The album opens with “Adult Diversion,” a song you can’t help but imagine as score for a grainy home video depicting lazy summer day antics and grungy late night parties. I was delighted to discover that the group’s music video for this track encapsulated my vision exactly as, if not even better than, was pictured in my own imagination. But contrary to the carefree tone of “Adult Diversion,” the song’s lyrics express longing, insecurity, and even darkness: “If I should fall, act as though it never happened/I will retreat, and then go back to university/If I should fall, act as though it never happened/I will retreat and sit inside so very quietly.” This contrast, like that between Rankin’s dark vocals and Alvvays’ breezy instrumentation, is just the thing that keeps you coming back for more. 

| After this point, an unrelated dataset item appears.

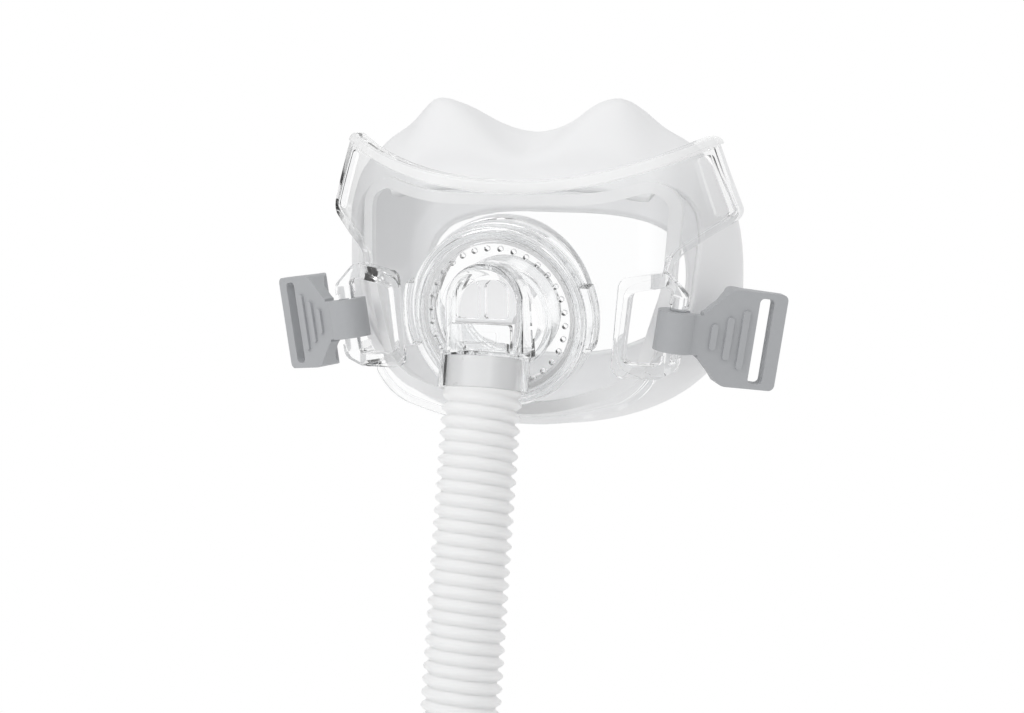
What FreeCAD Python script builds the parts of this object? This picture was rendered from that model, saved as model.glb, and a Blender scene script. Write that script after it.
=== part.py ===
import FreeCAD, Part
import math
import os

from FreeCAD import Vector

# A breathing mask: a clear moulded frame, a soft face cushion, a turning elbow with
# a ring of vent holes, a short corrugated hose and two hook clips for the straps.
# Millimetres. +X is the mask's right as seen from in front, +Y points into the face,
# +Z is up. The solids are drawn about the centre of the port, and are written about
# the centre of the seal plane, where the face holds the mask.

seal_depth = 48.0
seal_height = 3.0

# The frame's curved wall
wall = 2.0
flat_half = 15.0
side_radius = 54.0
brow_radius = 190.0

# The frame's outline, seen from in front
brow_height = 33.9
brow_arc = 109.0
brow_tangent = 25.4
brow_band = 3.5
band_raise = 0.9
band_depth = 1.6
edge_band = 1.9
edge_raise = 0.6
wing_top = (50.6, 46.2)
wing_corner = (57.9, 24.6)
waist = (43.4, 14.2)
waist_foot = (42.4, 8.2)
jaw_side = (39.8, -16.6)
jaw_corner = (33.8, -24.6)
jaw_arc = 18.0
chin_tangent = 14.0
chin_height = -29.9
chin_arc = 60.0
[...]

From the first time I heard the single “Archie, Marry Me,” I was addicted to the sound. Alvvays perfects the indie pop hook on this track about desiring the rite of matrimony despite our most rational arguments against it. It’s a call to screw the man and buck convention in the very act of getting married. Maybe contrast doesn’t play such a big role in this tune but it still satisfies, begging to be heard and shared.

“Party Police” is a more subdued track in both lyric and sound. The song is a plea for keeping things simple, if not downright carnal, in spite of the confusion clouding the relationship between singer and subject. But Rankin doesn’t let the track end without tagging on the disclaimer “if you don’t want to, you don’t have to.” I love the rawness of this sentiment, how her insecurity is so honestly and frankly felt, even after suggesting to her lover/subject “we could find comfort in debauchery.”

I first fell for Alvvays during a rough summer, a season when I didn’t have the time or energy to feel the way this album made me want to feel (content, youthful, bold, free… the list goes on and on). But now, finally, as 2014 comes to a close, the lyrical accessibility, listen-ability, and optimism of Alvvays feels just right. Enjoy!